Fu così che Dondi, tirandosi dietro anche un collega dell’Ansa lì presente, per tre volte domandò a Occhetto cosa volesse intendere e se fosse possibile un cambio del nome del Pci. Alla fine il segretario ammise: “Tutto è possibile. Scrivete che tutto è possibile”.

(Massimo D'Alema e Valter Veltroni)


Il cronista aveva ben capito. Anzi, aveva capito ciò che altri non avevano e non avrebbero voluto comprendere. E per fortuna andò avanti per la sua strada. Che non fu del tutto facile. A Roma, al giornale, non era reperibile il direttore Massimo D’Alema, felicemente impegnato a veleggiare al largo del Circeo insieme al giornalista Federico Geremicca. Irreperibile il vicedirettore, Renzo Foa; Piero Sansonetti, il caporedattore, era di riposo. Responsabile di turno a Botteghe Oscure c’era solo Claudio Petruccioli, che parve “colto di sorpresa dal fuoriprogramma di Occhetto” e dunque raccomandò prudenza. A complicare le cose, la decisione dell’Ansa di lanciare una notizia da Bologna con un titolo anodino. Risultato: grazie a Marco Demarco, caporedattore di turno all’Unità quella domenica, il pezzo di Dondi con le parole di Occhetto uscì. Il giornale del Pci dette un “buco” a tutti, ancorché con un titolo prudente in prima pagina e con “il” titolo vero solo in sesta pagina: “Il Pci cambierà nome? ‘Tutto è possibile’”.

Tempi difficili, quelli, soprattutto per chi lavorava al giornale del Partito. Ma la vicenda vissuta in prima linea da Dondi richiama altri esempi nella storia del giornalismo. Quello del corrispondente dell’Ansa da Berlino Est, Riccardo Ehrman, che il 9 novembre 1989 fu l’unico professionista a chiedere al portavoce del governo della Ddr, Günter Schabowski, se da quel giorno i cittadini della Germania Est avrebbero potuto chiedere il passaporto e andare, liberi, a Ovest. L’episodio è citato, in questo libro ricco di particolari. Un altro esempio che torna alla mente è quello della vaticanista dell’Ansa, Giovanna Chirri, che fu la prima a comprendere e divulgare la notizia delle dimissioni di Papa Ratzinger. Lui aveva parlato in latino e lei, unica, aveva tradotto quelle parole che avrebbero segnato un’epoca. Un po’ lo stesso ha saputo fare Dondi, dipanando quelle (non in latino, ma comunque complicate da intendere) di Occhetto.
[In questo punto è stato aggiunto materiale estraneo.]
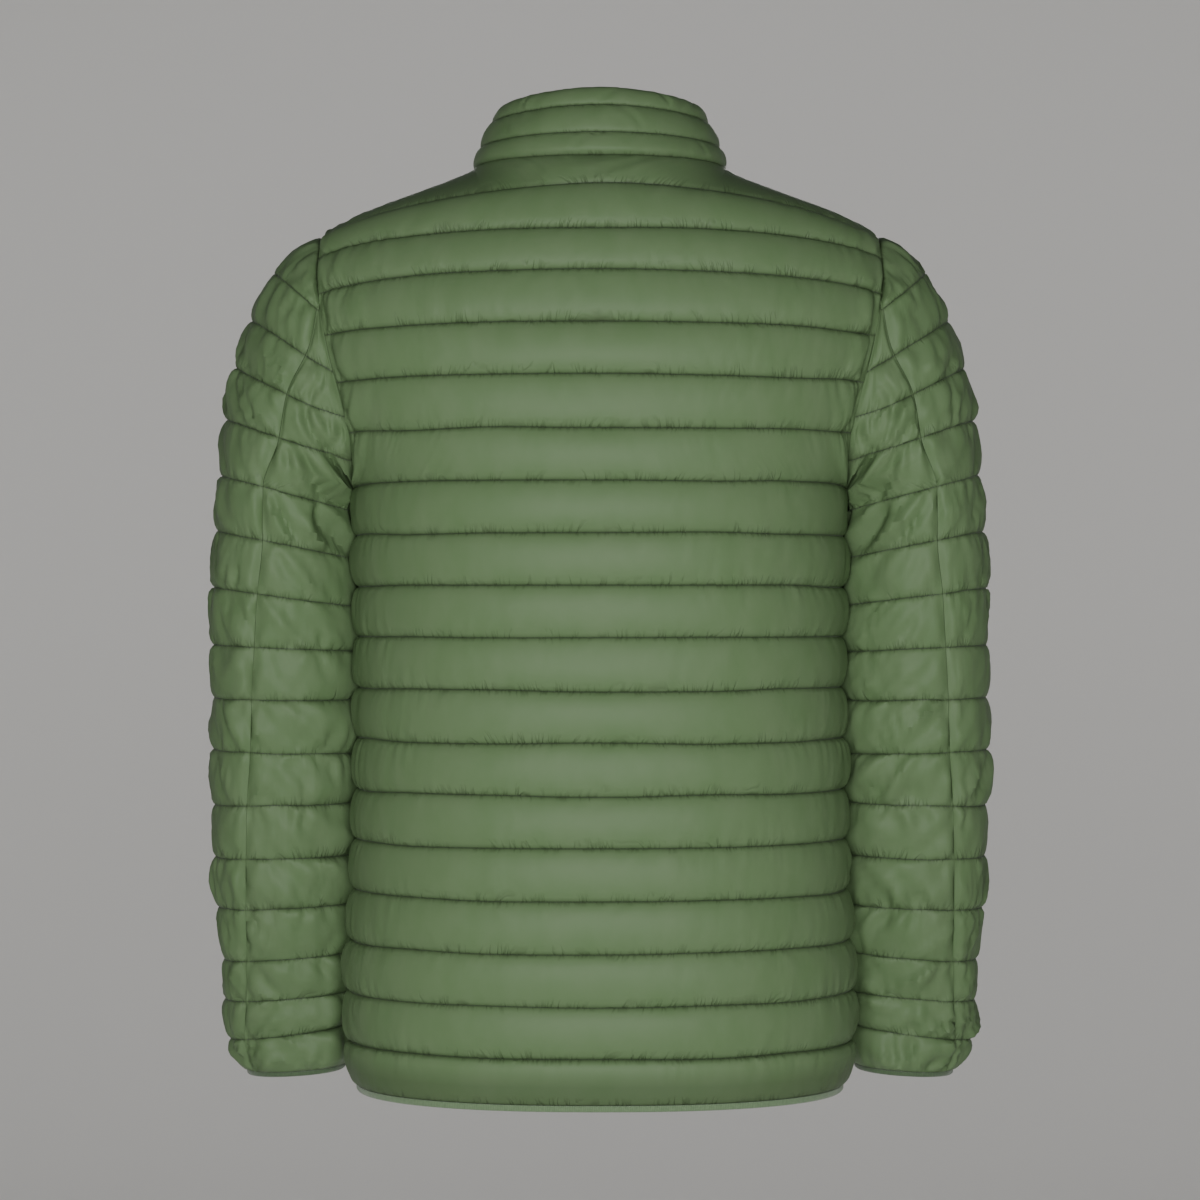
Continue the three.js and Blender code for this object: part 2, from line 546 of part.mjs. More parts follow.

A proposito della Bolognina e di quella scelta, in questo libro ci sono almeno altri due particolari che vale la pena sottolineare. Il primo: contrariamente alla vulgata diffusa da tutta la stampa, la Bolognina non è una sezione dell’ex Pci, ma la “sala del quartiere Bolognina – come ben precisa Dondi – dove si è tenuta una iniziativa unitaria alla quale hanno preso parte tutti i partiti e le organizzazioni antifasciste”.

Il secondo: l’idea della svolta comunicata in quell’occasione, Occhetto la maturò a Mantova. In visita a Palazzo Te, fu molto impressionato dalla Sala dei Giganti, dipinta da Giulio Romano. Le immagini del crollo di un mondo, come racconta lo stesso Occhetto, furono “per me un ulteriore elemento di ispirazione per evidenziare la fase di travolgente mutamento rappresentato dal crollo del Muro”. Un altro piccolo scoop del cronista Walter Dondi.